O tira e a tiara
"Segurança é questão demasiado complexa para ser
confiada apenas aos policiais. A violência, que
já se integrou ao cotidiano dos brasileiros,
que aterroriza e enluta as famílias, que pesa cada
vez mais no bolso do cidadão comum, no orçamento
das empresas e no erário público, requer explicações
- e estratégias de combate - muito mais elaboradas
do que as que foram apresentadas ao longo da
propaganda eleitoral.
O rádio e a TV mostraram sobejamente como um tema
da maior relevância pode ser banalizado pelo oportunismo
e a demagogia. Nas mãos de alguns políticos e de seus
marqueteiros, o medo virou matéria prima para induzir
o voto alienado.
O tom simplório que se emprestou à angustiante questão,
traduziu-se nessa pérola de leviandade, pronunciada
entre os dentes por uma jovem atriz: ''Chega de política,
eu quero é segurança''. Plasmou-se, aqui, a absurda
negação da inteligência. É como se pretendessem excluir
o debate político, a reflexão, para reduzir o problema
da segurança ao denominador comum da repressão policial.
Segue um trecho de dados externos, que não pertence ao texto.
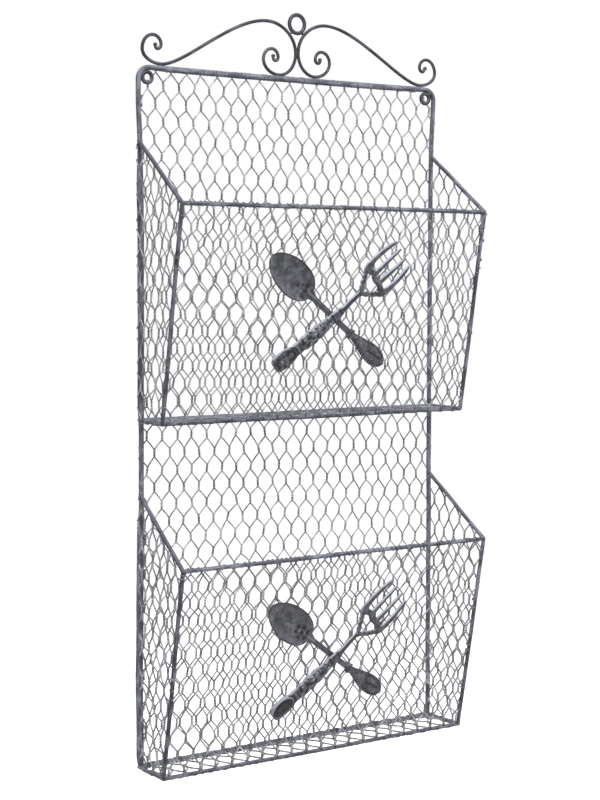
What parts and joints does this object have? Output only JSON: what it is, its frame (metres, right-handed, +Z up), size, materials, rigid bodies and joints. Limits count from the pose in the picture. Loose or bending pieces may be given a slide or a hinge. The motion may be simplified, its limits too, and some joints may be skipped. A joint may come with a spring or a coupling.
{
  "type": "wall file organizer",
  "caption": "Wall-hung wire rack for papers: a bar hoop with slanting pockets of hexagonal netting, scrollwork, hanging rings and crossed cast cutlery ornaments.",
  "frame": {"origin": "middle of the lower back rail, on its wall side, so the wall is the plane y = 0", "axes": "+Y into the wall, -Y out of the pockets, +Z up, +X to the right of someone facing the rack"},
  "size_m": [0.3072, 0.0766, 0.6271],
  "materials": {
    "frame_rod": "dark bluish grey lacquer over steel rod, with paler worn streaks",
    "scroll_rod": "darker grey lacquer, slightly glossy",
    "net_wire": "thin grey lacquer over twisted steel wire",
    "cast_ornament": "dark gunmetal patina, mottled, with paler rubbed high spots"
  },
  "bodies": {
    "root": {"back_frame": "frame_rod", "upper_back_rail": "frame_rod", "lower_back_rail": "frame_rod", "upper_front_top_rail": "frame_rod", "upper_front_bottom_rail": "frame_rod", "upper_left_front_post": "frame_rod", "upper_left_bottom_rod": "frame_rod", "upper_left_slope_rod": "frame_rod", "upper_right_front_post": "frame_rod", "upper_right_bottom_rod": "frame_rod", "upper_right_slope_rod": "frame_rod", "lower_front_top_rail": "frame_rod", "lower_front_bottom_rail": "frame_rod", "lower_left_front_post": "frame_rod", "lower_left_bottom_rod": "frame_rod", "lower_left_slope_rod": "frame_rod", "lower_right_front_post": "frame_rod", "lower_right_bottom_rod": "frame_rod", "lower_right_slope_rod": "frame_rod", "left_scroll": "scroll_rod", "right_scroll": "scroll_rod", "centre_ring": "scroll_rod", "left_hanger_ring": "scroll_rod", "right_hanger_ring": "scroll_rod", "back_net": "net_wire", "upper_left_net": "net_wire", "upper_right_net": "net_wire", "upper_front_net": "net_wire", "upper_bottom_net": "net_wire", "lower_left_net": "net_wire", "lower_right_net": "net_wire", "lower_front_net": "net_wire", "lower_bottom_net": "net_wire", "upper_spoon": "cast_ornament", "upper_fork": "cast_ornament", "lower_spoon": "cast_ornament", "lower_fork": "cast_ornament"}
  },
  "joints": []
}
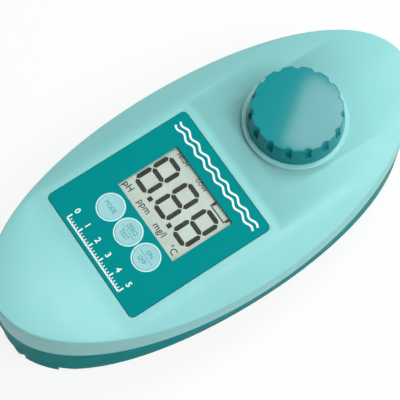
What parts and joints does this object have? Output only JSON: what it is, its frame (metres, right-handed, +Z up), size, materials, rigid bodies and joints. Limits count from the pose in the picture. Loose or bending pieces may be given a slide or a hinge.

O ''achado'' do marketing do medo me lembrou lições
repassadas por Bertolt Brecht em seu antológico
O analfabeto político. E me despertou um temor verdadeiro,
fundado na constatação de que não querem que os jovens
parem para pensar; querem que eles parem de pensar.
A mocinha do programa eleitoral, angustiada porque
já não pode namorar no portão, fez uma triste apologia
da alienação. Ela não precisa de um tira armado patrulhando
a rua; basta-lhe uma tiara para prender os cabelos...
e libertar sua mente - tão jovem, tão estreita".